> **SET PROBLEM**:
Each line below should be reproduced without any alteration.

> **DATA SHOWN**:
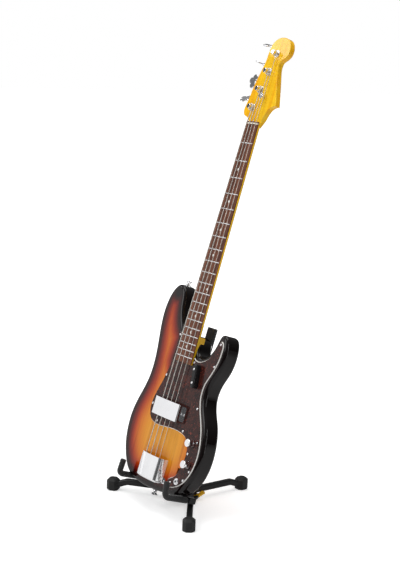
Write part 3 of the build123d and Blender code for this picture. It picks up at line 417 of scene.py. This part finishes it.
def soft_piece(node, body, look, voxel):
    """A foam or rubber form: the CAD solid remeshed and eased."""
    piece = copy_of(node, f"{node}_soft")
    remesh = piece.modifiers.new("remesh", "REMESH")
    remesh.mode = "VOXEL"
    remesh.voxel_size = voxel
    ease = piece.modifiers.new("ease", "SMOOTH")
    ease.iterations = 6
    ease.factor = 0.5
    applied(piece)
    piece.data.materials.clear()
    piece.data.materials.append(look)
    piece.data.shade_smooth()
    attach(piece, body)
    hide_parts(node)


def soft_pieces(looks):
    for side in ("left", "right"):
        soft_piece(f"yoke_foam_{side}", f"{side}_yoke", looks["foam"], 0.0012)
    soft_piece("backrest_pad", "backrest", looks["foam"], 0.0016)


# ---------------------------------------------------------------- stage, light and camera
def stage_plane(name, size, place, look):
    mesh = bpy.data.meshes.new(name)
    half = size / 2
    corners = [(-half, -half, 0), (half, -half, 0), (half, half, 0), (-half, half, 0)]
    mesh.from_pydata(corners, [], [(0, 1, 2, 3)])
    plane = bpy.data.objects.new(name, mesh)
    bpy.context.scene.collection.objects.link(plane)
    plane.location = place
    mesh.materials.append(look)
    return plane


def softbox(name, place, aim, size, power):
    light = bpy.data.lights.new(name, "AREA")
    light.shape = "RECTANGLE"
    light.size, light.size_y = size
    light.energy = power
    lamp = bpy.data.objects.new(name, light)
    bpy.context.scene.collection.objects.link(lamp)
    lamp.location = place
    lamp.rotation_euler = (Vector(aim) - Vector(place)).to_track_quat("-Z", "Y").to_euler()
    return lamp


def surround():
    """White to the camera, and for reflections a softer room that is darker low down."""
    world = bpy.data.worlds.new("studio")
    bpy.context.scene.world = world
    world.use_nodes = True
    tree = world.node_tree
    room = tree.nodes["Background"]
    white = tree.nodes.new("ShaderNodeBackground")
    white.inputs["Color"].default_value = (1, 1, 1, 1)
    coords = tree.nodes.new("ShaderNodeTexCoord")
    parts = tree.nodes.new("ShaderNodeSeparateXYZ")
    height = tree.nodes.new("ShaderNodeValToRGB")
    band = height.color_ramp.elements
    band[0].position, band[1].position = 0.0, 1.0
    band[0].color, band[1].color = (*[ROOM_LOW] * 3, 1), (*[ROOM_HIGH] * 3, 1)
    path = tree.nodes.new("ShaderNodeLightPath")
    mix = tree.nodes.new("ShaderNodeMixShader")
    tree.links.new(coords.outputs["Generated"], parts.inputs["Vector"])
    tree.links.new(parts.outputs["Z"], height.inputs["Fac"])
    tree.links.new(height.outputs["Color"], room.inputs["Color"])
    tree.links.new(path.outputs["Is Camera Ray"], mix.inputs["Fac"])
    tree.links.new(room.outputs["Background"], mix.inputs[1])
    tree.links.new(white.outputs["Background"], mix.inputs[2])
    tree.links.new(mix.outputs["Shader"], tree.nodes["World Output"].inputs["Surface"])


def studio():
    """Pale floor that glows only for the camera, and soft lights: key, side strip, top and card."""
    floor = Paint("studio floor", (0.9, 0.9, 0.9), Roughness=0.9, Emission_Color=(1, 1, 1, 1))
    floor.color(floor.ramp(floor.noise(2, 2), [(0.3, (0.89, 0.89, 0.89)), (0.7, (0.91, 0.91, 0.91))]))
    coords = floor.node("ShaderNodeTexCoord")
    away = floor.node("ShaderNodeVectorMath", operation="LENGTH")
    floor.link(coords.outputs["Object"], away.inputs[0])
    glow = floor.greys(away.outputs["Value"], FLOOR_GLOW, FAR_GLOW, 0.4, 2.5)
    seen = floor.node("ShaderNodeMath", operation="MULTIPLY")
    floor.link(glow, seen.inputs[0])
    floor.link(floor.node("ShaderNodeLightPath").outputs["Is Camera Ray"], seen.inputs[1])
    floor.link(seen.outputs[0], floor.shader.inputs["Emission Strength"])
    stage_plane("floor", FLOOR_SIZE, (0, 0, 0), floor.material)
    surround()
    for name, place, aim, size, power in LIGHTS:
        softbox(name, place, aim, size, power)


def camera():
    """Same side view as the real object was seen in, slightly rolled."""
    right = Vector((math.cos(AZIMUTH), math.sin(AZIMUTH), 0))
    level = math.cos(ELEVATION)
    back = Vector((math.sin(AZIMUTH) * level, -math.cos(AZIMUTH) * level, math.sin(ELEVATION)))
    up = back.cross(right)
    image_x = right * math.cos(ROLL) + up * math.sin(ROLL)
    image_y = up * math.cos(ROLL) - right * math.sin(ROLL)
    low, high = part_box("hub_cap")
    hub = Vector(((low.x + high.x) / 2, high.y - HUB_BACK, 0))
    lens = bpy.data.cameras.new("camera")
    lens.sensor_fit = "VERTICAL"
    lens.sensor_height = 36
    lens.lens = LENS
    lens.clip_end = 50
    eye = bpy.data.objects.new("camera", lens)
    bpy.context.scene.collection.objects.link(eye)
    place = hub + right * AIM_ACROSS + Vector((0, 0, AIM_HEIGHT)) + back * DISTANCE
    turn = Matrix((image_x, image_y, back)).transposed()
    eye.matrix_world = Matrix.Translation(place) @ turn.to_4x4()
    bpy.context.scene.camera = eye


looks = paint_nodes()
body_piece(looks["sunburst"])
soft_pieces(looks)
studio()
camera()
bpy.context.scene.view_settings.view_transform = "Standard"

> **THE SOLUTION**:
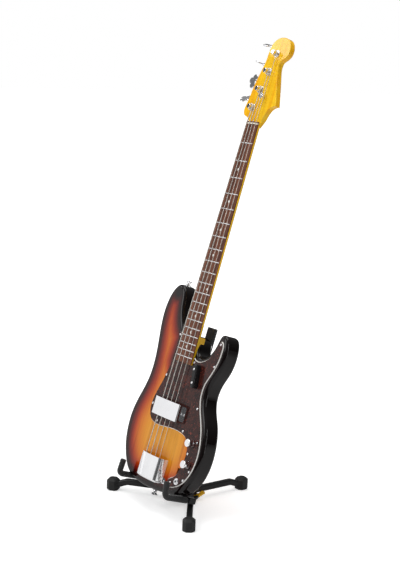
Write part 3 of the build123d and Blender code for this picture. It picks up at line 417 of scene.py. This part finishes it.
def soft_piece(node, body, look, voxel):
    """A foam or rubber form: the CAD solid remeshed and eased."""
    piece = copy_of(node, f"{node}_soft")
    remesh = piece.modifiers.new("remesh", "REMESH")
    remesh.mode = "VOXEL"
    remesh.voxel_size = voxel
    ease = piece.modifiers.new("ease", "SMOOTH")
    ease.iterations = 6
    ease.factor = 0.5
    applied(piece)
    piece.data.materials.clear()
    piece.data.materials.append(look)
    piece.data.shade_smooth()
    attach(piece, body)
    hide_parts(node)


def soft_pieces(looks):
    for side in ("left", "right"):
        soft_piece(f"yoke_foam_{side}", f"{side}_yoke", looks["foam"], 0.0012)
    soft_piece("backrest_pad", "backrest", looks["foam"], 0.0016)


# ---------------------------------------------------------------- stage, light and camera
def stage_plane(name, size, place, look):
    mesh = bpy.data.meshes.new(name)
    half = size / 2
    corners = [(-half, -half, 0), (half, -half, 0), (half, half, 0), (-half, half, 0)]
    mesh.from_pydata(corners, [], [(0, 1, 2, 3)])
    plane = bpy.data.objects.new(name, mesh)
    bpy.context.scene.collection.objects.link(plane)
    plane.location = place
    mesh.materials.append(look)
    return plane


def softbox(name, place, aim, size, power):
    light = bpy.data.lights.new(name, "AREA")
    light.shape = "RECTANGLE"
    light.size, light.size_y = size
    light.energy = power
    lamp = bpy.data.objects.new(name, light)
    bpy.context.scene.collection.objects.link(lamp)
    lamp.location = place
    lamp.rotation_euler = (Vector(aim) - Vector(place)).to_track_quat("-Z", "Y").to_euler()
    return lamp


def surround():
    """White to the camera, and for reflections a softer room that is darker low down."""
    world = bpy.data.worlds.new("studio")
    bpy.context.scene.world = world
    world.use_nodes = True
    tree = world.node_tree
    room = tree.nodes["Background"]
    white = tree.nodes.new("ShaderNodeBackground")
    white.inputs["Color"].default_value = (1, 1, 1, 1)
    coords = tree.nodes.new("ShaderNodeTexCoord")
    parts = tree.nodes.new("ShaderNodeSeparateXYZ")
    height = tree.nodes.new("ShaderNodeValToRGB")
    band = height.color_ramp.elements
    band[0].position, band[1].position = 0.0, 1.0
    band[0].color, band[1].color = (*[ROOM_LOW] * 3, 1), (*[ROOM_HIGH] * 3, 1)
    path = tree.nodes.new("ShaderNodeLightPath")
    mix = tree.nodes.new("ShaderNodeMixShader")
    tree.links.new(coords.outputs["Generated"], parts.inputs["Vector"])
    tree.links.new(parts.outputs["Z"], height.inputs["Fac"])
    tree.links.new(height.outputs["Color"], room.inputs["Color"])
    tree.links.new(path.outputs["Is Camera Ray"], mix.inputs["Fac"])
    tree.links.new(room.outputs["Background"], mix.inputs[1])
    tree.links.new(white.outputs["Background"], mix.inputs[2])
    tree.links.new(mix.outputs["Shader"], tree.nodes["World Output"].inputs["Surface"])


def studio():
    """Pale floor that glows only for the camera, and soft lights: key, side strip, top and card."""
    floor = Paint("studio floor", (0.9, 0.9, 0.9), Roughness=0.9, Emission_Color=(1, 1, 1, 1))
    floor.color(floor.ramp(floor.noise(2, 2), [(0.3, (0.89, 0.89, 0.89)), (0.7, (0.91, 0.91, 0.91))]))
    coords = floor.node("ShaderNodeTexCoord")
    away = floor.node("ShaderNodeVectorMath", operation="LENGTH")
    floor.link(coords.outputs["Object"], away.inputs[0])
    glow = floor.greys(away.outputs["Value"], FLOOR_GLOW, FAR_GLOW, 0.4, 2.5)
    seen = floor.node("ShaderNodeMath", operation="MULTIPLY")
    floor.link(glow, seen.inputs[0])
    floor.link(floor.node("ShaderNodeLightPath").outputs["Is Camera Ray"], seen.inputs[1])
    floor.link(seen.outputs[0], floor.shader.inputs["Emission Strength"])
    stage_plane("floor", FLOOR_SIZE, (0, 0, 0), floor.material)
    surround()
    for name, place, aim, size, power in LIGHTS:
        softbox(name, place, aim, size, power)


def camera():
    """Same side view as the real object was seen in, slightly rolled."""
    right = Vector((math.cos(AZIMUTH), math.sin(AZIMUTH), 0))
    level = math.cos(ELEVATION)
    back = Vector((math.sin(AZIMUTH) * level, -math.cos(AZIMUTH) * level, math.sin(ELEVATION)))
    up = back.cross(right)
    image_x = right * math.cos(ROLL) + up * math.sin(ROLL)
    image_y = up * math.cos(ROLL) - right * math.sin(ROLL)
    low, high = part_box("hub_cap")
    hub = Vector(((low.x + high.x) / 2, high.y - HUB_BACK, 0))
    lens = bpy.data.cameras.new("camera")
    lens.sensor_fit = "VERTICAL"
    lens.sensor_height = 36
    lens.lens = LENS
    lens.clip_end = 50
    eye = bpy.data.objects.new("camera", lens)
    bpy.context.scene.collection.objects.link(eye)
    place = hub + right * AIM_ACROSS + Vector((0, 0, AIM_HEIGHT)) + back * DISTANCE
    turn = Matrix((image_x, image_y, back)).transposed()
    eye.matrix_world = Matrix.Translation(place) @ turn.to_4x4()
    bpy.context.scene.camera = eye


looks = paint_nodes()
body_piece(looks["sunburst"])
soft_pieces(looks)
studio()
camera()
bpy.context.scene.view_settings.view_transform = "Standard"